**Exercise:** What is needed is an exact copy of the lines from the one containing "bake_transform(cone)" to the one containing "# ---- stage, light, camera", both lines included, and no other lines.
____________________
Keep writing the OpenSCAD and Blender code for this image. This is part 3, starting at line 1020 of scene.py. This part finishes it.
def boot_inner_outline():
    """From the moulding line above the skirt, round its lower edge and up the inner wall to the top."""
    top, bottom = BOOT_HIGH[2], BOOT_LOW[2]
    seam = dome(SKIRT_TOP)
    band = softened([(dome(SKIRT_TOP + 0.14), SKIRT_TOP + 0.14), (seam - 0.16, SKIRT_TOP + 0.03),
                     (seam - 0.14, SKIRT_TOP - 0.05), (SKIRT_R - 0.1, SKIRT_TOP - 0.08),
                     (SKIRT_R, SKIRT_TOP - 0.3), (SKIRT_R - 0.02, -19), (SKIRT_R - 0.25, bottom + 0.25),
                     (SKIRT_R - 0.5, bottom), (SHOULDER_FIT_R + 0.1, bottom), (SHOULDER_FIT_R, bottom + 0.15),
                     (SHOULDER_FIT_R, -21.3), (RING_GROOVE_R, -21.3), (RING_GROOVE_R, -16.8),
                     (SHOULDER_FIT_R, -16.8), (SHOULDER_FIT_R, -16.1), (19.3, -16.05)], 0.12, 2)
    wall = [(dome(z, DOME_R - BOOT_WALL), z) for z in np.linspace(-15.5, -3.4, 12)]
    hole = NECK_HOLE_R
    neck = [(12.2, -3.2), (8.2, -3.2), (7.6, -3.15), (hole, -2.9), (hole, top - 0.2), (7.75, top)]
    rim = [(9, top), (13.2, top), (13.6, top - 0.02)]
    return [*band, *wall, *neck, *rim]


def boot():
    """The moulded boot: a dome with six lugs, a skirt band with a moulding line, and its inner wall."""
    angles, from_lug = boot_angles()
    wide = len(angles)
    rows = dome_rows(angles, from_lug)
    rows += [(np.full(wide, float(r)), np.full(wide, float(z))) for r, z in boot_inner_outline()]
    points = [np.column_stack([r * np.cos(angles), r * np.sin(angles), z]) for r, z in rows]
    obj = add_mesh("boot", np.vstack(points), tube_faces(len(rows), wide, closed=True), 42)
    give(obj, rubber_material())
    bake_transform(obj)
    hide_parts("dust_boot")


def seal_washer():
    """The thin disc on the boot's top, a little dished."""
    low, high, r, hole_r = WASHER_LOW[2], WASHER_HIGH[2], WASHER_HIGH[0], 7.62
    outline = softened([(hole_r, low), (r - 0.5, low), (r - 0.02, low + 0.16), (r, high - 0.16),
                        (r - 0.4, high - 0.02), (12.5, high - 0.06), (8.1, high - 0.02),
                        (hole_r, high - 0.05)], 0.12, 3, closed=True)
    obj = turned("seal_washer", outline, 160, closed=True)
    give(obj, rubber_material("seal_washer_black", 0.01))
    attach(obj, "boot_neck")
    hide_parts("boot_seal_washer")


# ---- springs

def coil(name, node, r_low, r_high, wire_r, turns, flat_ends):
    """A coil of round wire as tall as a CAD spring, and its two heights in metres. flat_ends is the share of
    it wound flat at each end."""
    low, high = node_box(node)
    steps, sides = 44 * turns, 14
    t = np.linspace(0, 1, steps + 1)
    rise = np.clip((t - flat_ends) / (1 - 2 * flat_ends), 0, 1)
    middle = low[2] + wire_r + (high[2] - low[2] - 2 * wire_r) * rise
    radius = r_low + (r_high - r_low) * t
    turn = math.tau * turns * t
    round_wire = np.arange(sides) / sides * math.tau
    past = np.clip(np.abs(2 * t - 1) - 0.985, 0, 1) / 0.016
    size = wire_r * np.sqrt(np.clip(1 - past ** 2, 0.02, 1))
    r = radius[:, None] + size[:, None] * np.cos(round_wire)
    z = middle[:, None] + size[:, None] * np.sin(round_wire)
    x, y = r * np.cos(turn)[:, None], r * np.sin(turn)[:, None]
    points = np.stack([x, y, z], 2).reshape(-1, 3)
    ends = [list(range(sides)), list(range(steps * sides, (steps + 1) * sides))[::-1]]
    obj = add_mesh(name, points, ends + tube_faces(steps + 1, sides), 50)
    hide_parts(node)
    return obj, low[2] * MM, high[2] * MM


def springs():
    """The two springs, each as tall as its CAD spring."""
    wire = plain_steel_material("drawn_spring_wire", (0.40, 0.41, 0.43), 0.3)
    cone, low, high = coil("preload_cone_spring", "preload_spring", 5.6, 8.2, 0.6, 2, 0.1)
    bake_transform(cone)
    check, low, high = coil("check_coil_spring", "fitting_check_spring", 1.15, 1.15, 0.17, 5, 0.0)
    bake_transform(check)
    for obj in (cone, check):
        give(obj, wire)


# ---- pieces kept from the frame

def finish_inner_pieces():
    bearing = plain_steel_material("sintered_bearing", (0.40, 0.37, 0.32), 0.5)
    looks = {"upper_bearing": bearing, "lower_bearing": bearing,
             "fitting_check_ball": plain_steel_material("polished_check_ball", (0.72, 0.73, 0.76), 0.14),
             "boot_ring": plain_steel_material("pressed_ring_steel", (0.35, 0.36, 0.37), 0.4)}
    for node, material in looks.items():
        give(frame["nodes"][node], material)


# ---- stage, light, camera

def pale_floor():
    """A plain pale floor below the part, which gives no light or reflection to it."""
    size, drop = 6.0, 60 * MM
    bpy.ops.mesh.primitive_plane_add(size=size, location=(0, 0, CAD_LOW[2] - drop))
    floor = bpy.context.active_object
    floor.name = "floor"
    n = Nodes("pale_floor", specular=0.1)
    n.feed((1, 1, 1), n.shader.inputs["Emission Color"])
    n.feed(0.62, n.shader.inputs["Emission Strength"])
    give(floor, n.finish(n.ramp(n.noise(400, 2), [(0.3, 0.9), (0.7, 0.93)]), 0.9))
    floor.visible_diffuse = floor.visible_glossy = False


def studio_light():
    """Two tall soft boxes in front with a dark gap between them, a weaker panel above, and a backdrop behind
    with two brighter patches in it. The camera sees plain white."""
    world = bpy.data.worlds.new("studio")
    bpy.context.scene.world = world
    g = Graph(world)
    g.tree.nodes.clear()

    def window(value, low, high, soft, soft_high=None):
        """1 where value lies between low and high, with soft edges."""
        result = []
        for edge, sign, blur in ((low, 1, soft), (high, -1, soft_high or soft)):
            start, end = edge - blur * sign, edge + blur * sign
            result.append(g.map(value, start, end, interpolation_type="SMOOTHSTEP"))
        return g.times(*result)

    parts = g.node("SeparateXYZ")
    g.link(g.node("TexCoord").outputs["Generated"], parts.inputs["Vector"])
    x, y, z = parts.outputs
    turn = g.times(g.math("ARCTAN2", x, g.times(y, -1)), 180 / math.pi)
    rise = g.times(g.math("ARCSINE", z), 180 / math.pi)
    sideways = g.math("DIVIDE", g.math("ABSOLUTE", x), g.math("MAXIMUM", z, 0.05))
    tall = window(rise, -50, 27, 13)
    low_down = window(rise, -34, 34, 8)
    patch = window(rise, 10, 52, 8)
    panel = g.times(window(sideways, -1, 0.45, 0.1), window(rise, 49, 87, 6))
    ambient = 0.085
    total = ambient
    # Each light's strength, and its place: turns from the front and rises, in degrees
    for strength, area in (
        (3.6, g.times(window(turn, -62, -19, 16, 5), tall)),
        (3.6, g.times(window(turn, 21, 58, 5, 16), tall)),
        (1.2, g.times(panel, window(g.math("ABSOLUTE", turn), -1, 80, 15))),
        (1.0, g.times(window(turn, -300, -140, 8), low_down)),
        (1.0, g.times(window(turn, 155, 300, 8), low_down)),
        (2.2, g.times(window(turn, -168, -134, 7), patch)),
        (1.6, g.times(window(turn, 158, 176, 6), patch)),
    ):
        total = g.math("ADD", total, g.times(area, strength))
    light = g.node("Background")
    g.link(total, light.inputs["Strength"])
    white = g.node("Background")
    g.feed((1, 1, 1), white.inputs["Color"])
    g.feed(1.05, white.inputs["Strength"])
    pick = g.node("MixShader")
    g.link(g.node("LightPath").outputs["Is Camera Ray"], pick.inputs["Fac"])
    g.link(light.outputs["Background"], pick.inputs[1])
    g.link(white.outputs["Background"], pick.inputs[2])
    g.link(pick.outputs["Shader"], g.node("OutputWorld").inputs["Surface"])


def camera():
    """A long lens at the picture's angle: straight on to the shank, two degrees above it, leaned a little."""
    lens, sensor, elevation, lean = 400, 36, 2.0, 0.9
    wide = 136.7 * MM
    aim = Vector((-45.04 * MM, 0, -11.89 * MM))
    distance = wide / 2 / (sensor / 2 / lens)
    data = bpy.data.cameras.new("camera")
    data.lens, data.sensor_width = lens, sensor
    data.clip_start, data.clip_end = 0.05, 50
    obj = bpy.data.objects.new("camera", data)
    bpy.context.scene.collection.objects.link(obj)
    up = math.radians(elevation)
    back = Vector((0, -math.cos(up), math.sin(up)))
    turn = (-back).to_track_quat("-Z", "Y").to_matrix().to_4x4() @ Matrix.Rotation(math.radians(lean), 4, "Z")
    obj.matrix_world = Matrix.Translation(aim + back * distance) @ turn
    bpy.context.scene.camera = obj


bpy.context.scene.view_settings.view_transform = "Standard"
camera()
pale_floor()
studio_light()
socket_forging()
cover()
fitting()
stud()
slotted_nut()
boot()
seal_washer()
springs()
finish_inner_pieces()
____________________
**Correct output:**
    bake_transform(cone)
    check, low, high = coil("check_coil_spring", "fitting_check_spring", 1.15, 1.15, 0.17, 5, 0.0)
    bake_transform(check)
    for obj in (cone, check):
        give(obj, wire)


# ---- pieces kept from the frame

def finish_inner_pieces():
    bearing = plain_steel_material("sintered_bearing", (0.40, 0.37, 0.32), 0.5)
    looks = {"upper_bearing": bearing, "lower_bearing": bearing,
             "fitting_check_ball": plain_steel_material("polished_check_ball", (0.72, 0.73, 0.76), 0.14),
             "boot_ring": plain_steel_material("pressed_ring_steel", (0.35, 0.36, 0.37), 0.4)}
    for node, material in looks.items():
        give(frame["nodes"][node], material)


# ---- stage, light, camera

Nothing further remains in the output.